─── SUPPLIED MATERIAL
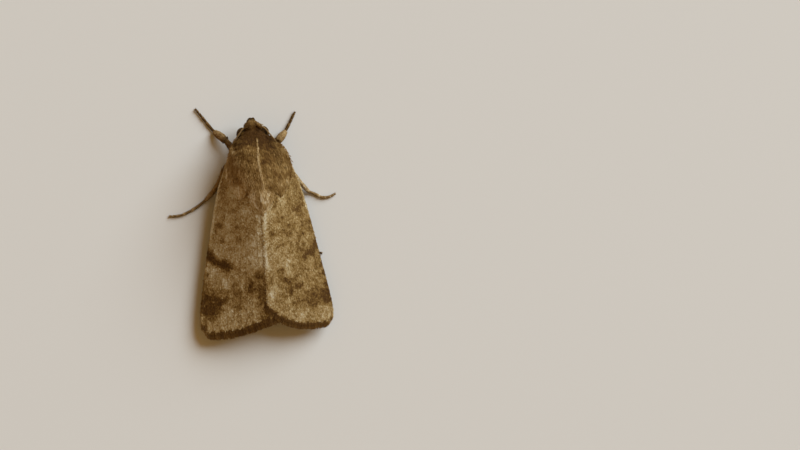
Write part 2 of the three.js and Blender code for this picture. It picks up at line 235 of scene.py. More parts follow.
def sheetSkin(top, bottom, **fields):
    # a closed leaf from two grids (rows, columns, 3), its upper face and its lower face
    rows, columns = top.shape[:2]
    under = rows * columns
    u, v = np.linspace(0.02, 0.98, rows), np.linspace(0.02, 0.48, columns)
    faces, uv = [], []

    def quad(corners, cells, lift=0):
        faces.append(tuple(corners))
        uv.extend((u[i], v[j] + lift) for i, j in cells)

    for i in range(rows - 1):
        for j in range(columns - 1):
            cells = [(i, j), (i + 1, j), (i + 1, j + 1), (i, j + 1)]
            here = [p * columns + q for p, q in cells]
            quad(here, cells)
            quad([under + n for n in reversed(here)], cells[::-1], 0.5)
    rim = [(i, 0) for i in range(rows)] + [(rows - 1, j) for j in range(1, columns)]
    rim += [(i, columns - 1) for i in range(rows - 2, -1, -1)]
    rim += [(0, j) for j in range(columns - 2, 0, -1)]
    for a, b in zip(rim, rim[1:] + rim[:1]):
        na, nb = a[0] * columns + a[1], b[0] * columns + b[1]
        quad((nb, na, under + na, under + nb), (b, a, a, b))
    fields = {"lie": unit(np.gradient(top, axis=0)), "upper": 1.0, "upperBelow": 0.0, **fields}
    both = {}
    for label in [k for k in fields if not k.endswith("Below")]:
        faceValues = fields[label], fields.get(label + "Below", fields[label])
        both[label] = np.concatenate([
            onGrid(f, top.shape).reshape((under,) + np.shape(f)[2:]) for f in faceValues
        ])
    points = np.vstack([top.reshape(-1, 3), bottom.reshape(-1, 3)])
    return {"points": points, "faces": faces, "cornerUv": uv, "fields": both}


def limbSkin(line, radius, steps, sides, shade, rect=wholeUnwrap, growth=1.0, reach=1.0):
    # a tube round a line or a row of points, its rings carried along without a twist, its ends domed
    line = line if callable(line) else smoothLine(line)
    t = (1 - np.cos(np.linspace(0, math.pi, steps))) / 2
    t = 0.35 * t + 0.65 * np.linspace(0, 1, steps)
    centres = line(t)
    tangents = unit(np.gradient(centres, axis=0))
    normal = np.cross(tangents[0], (0.13, 0.21, 1.0))
    turns = 2 * math.pi * np.arange(sides) / sides
    rings = []
    for centre, tangent, at in zip(centres, tangents, t):
        normal = unit(normal - tangent * (normal @ tangent))
        size = radius(at) * math.sqrt(max(0.06, 1 - max(0, 1 - min(at, 1 - at) / 0.06) ** 2))
        offsets = np.outer(np.cos(turns) * size, normal)
        offsets += np.outer(np.sin(turns) * size, np.cross(tangent, normal))
        rings.append(centre + offsets)
    rings = np.array(rings)
    tone = shade(onGrid(t[:, None], rings.shape)) if callable(shade) else shade
    tone = np.clip(tone + 0.06 * mottle(rings, 0.3, 9), 0, 1)
    return ringSkin(rings, rect, shade=tone, growth=growth, reach=reach)


# node trees

def setInputs(node, links):
    # a dict names the inputs, a list takes them in order; a socket is linked, a value is set
    sockets = [s for s in node.inputs if s.enabled]
    for key, value in links.items() if isinstance(links, dict) else enumerate(links):
        socket = sockets[key] if isinstance(key, int) else next(s for s in sockets if s.name == key)
        if isinstance(value, bpy.types.NodeSocket):
            node.id_data.links.new(value, socket)
        else:
            socket.default_value = value


def addNode(tree, kind, links=(), **settings):
    node = tree.nodes.new(kind)
    for key, value in settings.items():
        setattr(node, key, value)
    setInputs(node, links)
    return next((s for s in node.outputs if s.enabled), node)


def startTree(name, **sockets):  # names of the inputs, by kind
    tree = bpy.data.node_groups.new(name, "GeometryNodeTree")
    for kind, labels in sockets.items():
        for label in labels:
            tree.interface.new_socket(label, in_out="INPUT", socket_type="NodeSocket" + kind)
    tree.interface.new_socket("Result", in_out="OUTPUT", socket_type="NodeSocketGeometry")
    return tree, partial(addNode, tree), tree.nodes.new("NodeGroupInput").outputs


def endTree(tree, geometry, finish):
    painted = addNode(tree, "GeometryNodeSetMaterial", {"Geometry": geometry, "Material": finish})
    setInputs(tree.nodes.new("NodeGroupOutput"), [painted])
    return tree


def runTree(host, tree, name, values):
    # sets the modifier's inputs by identifier, turns the result into a mesh of its own
    modifier = host.modifiers.new(tree.name, "NODES")
    modifier.node_group = tree
    for item in tree.interface.items_tree:
        if item.in_out == "INPUT" and item.name in values:
            modifier[item.identifier] = values[item.name]
    host.update_tag()
    graph = bpy.context.evaluated_depsgraph_get()
    graph.update()
    mesh = bpy.data.meshes.new_from_object(
        host.evaluated_get(graph), preserve_all_data_layers=True, depsgraph=graph
    )
    host.modifiers.remove(modifier)
    mesh.name = name
    return linkObject(name, mesh)


# scales and hairs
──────
Write out all the data again, exactly as it appears.

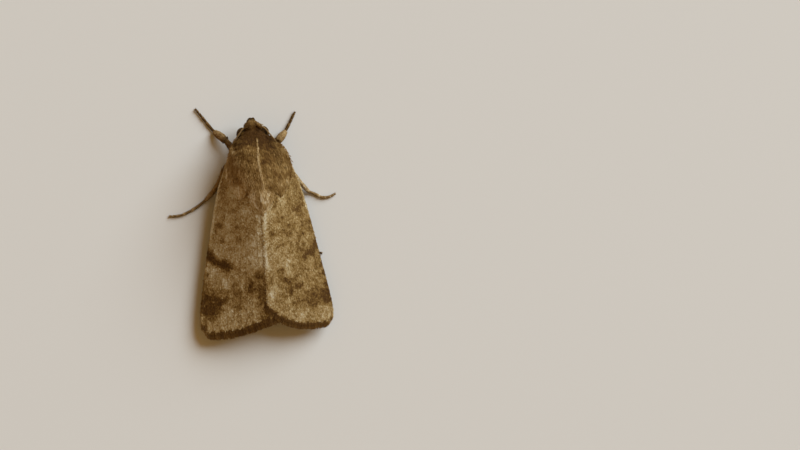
Write part 2 of the three.js and Blender code for this picture. It picks up at line 235 of scene.py. More parts follow.
def sheetSkin(top, bottom, **fields):
    # a closed leaf from two grids (rows, columns, 3), its upper face and its lower face
    rows, columns = top.shape[:2]
    under = rows * columns
    u, v = np.linspace(0.02, 0.98, rows), np.linspace(0.02, 0.48, columns)
    faces, uv = [], []

    def quad(corners, cells, lift=0):
        faces.append(tuple(corners))
        uv.extend((u[i], v[j] + lift) for i, j in cells)

    for i in range(rows - 1):
        for j in range(columns - 1):
            cells = [(i, j), (i + 1, j), (i + 1, j + 1), (i, j + 1)]
            here = [p * columns + q for p, q in cells]
            quad(here, cells)
            quad([under + n for n in reversed(here)], cells[::-1], 0.5)
    rim = [(i, 0) for i in range(rows)] + [(rows - 1, j) for j in range(1, columns)]
    rim += [(i, columns - 1) for i in range(rows - 2, -1, -1)]
    rim += [(0, j) for j in range(columns - 2, 0, -1)]
    for a, b in zip(rim, rim[1:] + rim[:1]):
        na, nb = a[0] * columns + a[1], b[0] * columns + b[1]
        quad((nb, na, under + na, under + nb), (b, a, a, b))
    fields = {"lie": unit(np.gradient(top, axis=0)), "upper": 1.0, "upperBelow": 0.0, **fields}
    both = {}
    for label in [k for k in fields if not k.endswith("Below")]:
        faceValues = fields[label], fields.get(label + "Below", fields[label])
        both[label] = np.concatenate([
            onGrid(f, top.shape).reshape((under,) + np.shape(f)[2:]) for f in faceValues
        ])
    points = np.vstack([top.reshape(-1, 3), bottom.reshape(-1, 3)])
    return {"points": points, "faces": faces, "cornerUv": uv, "fields": both}


def limbSkin(line, radius, steps, sides, shade, rect=wholeUnwrap, growth=1.0, reach=1.0):
    # a tube round a line or a row of points, its rings carried along without a twist, its ends domed
    line = line if callable(line) else smoothLine(line)
    t = (1 - np.cos(np.linspace(0, math.pi, steps))) / 2
    t = 0.35 * t + 0.65 * np.linspace(0, 1, steps)
    centres = line(t)
    tangents = unit(np.gradient(centres, axis=0))
    normal = np.cross(tangents[0], (0.13, 0.21, 1.0))
    turns = 2 * math.pi * np.arange(sides) / sides
    rings = []
    for centre, tangent, at in zip(centres, tangents, t):
        normal = unit(normal - tangent * (normal @ tangent))
        size = radius(at) * math.sqrt(max(0.06, 1 - max(0, 1 - min(at, 1 - at) / 0.06) ** 2))
        offsets = np.outer(np.cos(turns) * size, normal)
        offsets += np.outer(np.sin(turns) * size, np.cross(tangent, normal))
        rings.append(centre + offsets)
    rings = np.array(rings)
    tone = shade(onGrid(t[:, None], rings.shape)) if callable(shade) else shade
    tone = np.clip(tone + 0.06 * mottle(rings, 0.3, 9), 0, 1)
    return ringSkin(rings, rect, shade=tone, growth=growth, reach=reach)


# node trees

def setInputs(node, links):
    # a dict names the inputs, a list takes them in order; a socket is linked, a value is set
    sockets = [s for s in node.inputs if s.enabled]
    for key, value in links.items() if isinstance(links, dict) else enumerate(links):
        socket = sockets[key] if isinstance(key, int) else next(s for s in sockets if s.name == key)
        if isinstance(value, bpy.types.NodeSocket):
            node.id_data.links.new(value, socket)
        else:
            socket.default_value = value


def addNode(tree, kind, links=(), **settings):
    node = tree.nodes.new(kind)
    for key, value in settings.items():
        setattr(node, key, value)
    setInputs(node, links)
    return next((s for s in node.outputs if s.enabled), node)


def startTree(name, **sockets):  # names of the inputs, by kind
    tree = bpy.data.node_groups.new(name, "GeometryNodeTree")
    for kind, labels in sockets.items():
        for label in labels:
            tree.interface.new_socket(label, in_out="INPUT", socket_type="NodeSocket" + kind)
    tree.interface.new_socket("Result", in_out="OUTPUT", socket_type="NodeSocketGeometry")
    return tree, partial(addNode, tree), tree.nodes.new("NodeGroupInput").outputs


def endTree(tree, geometry, finish):
    painted = addNode(tree, "GeometryNodeSetMaterial", {"Geometry": geometry, "Material": finish})
    setInputs(tree.nodes.new("NodeGroupOutput"), [painted])
    return tree


def runTree(host, tree, name, values):
    # sets the modifier's inputs by identifier, turns the result into a mesh of its own
    modifier = host.modifiers.new(tree.name, "NODES")
    modifier.node_group = tree
    for item in tree.interface.items_tree:
        if item.in_out == "INPUT" and item.name in values:
            modifier[item.identifier] = values[item.name]
    host.update_tag()
    graph = bpy.context.evaluated_depsgraph_get()
    graph.update()
    mesh = bpy.data.meshes.new_from_object(
        host.evaluated_get(graph), preserve_all_data_layers=True, depsgraph=graph
    )
    host.modifiers.remove(modifier)
    mesh.name = name
    return linkObject(name, mesh)


# scales and hairs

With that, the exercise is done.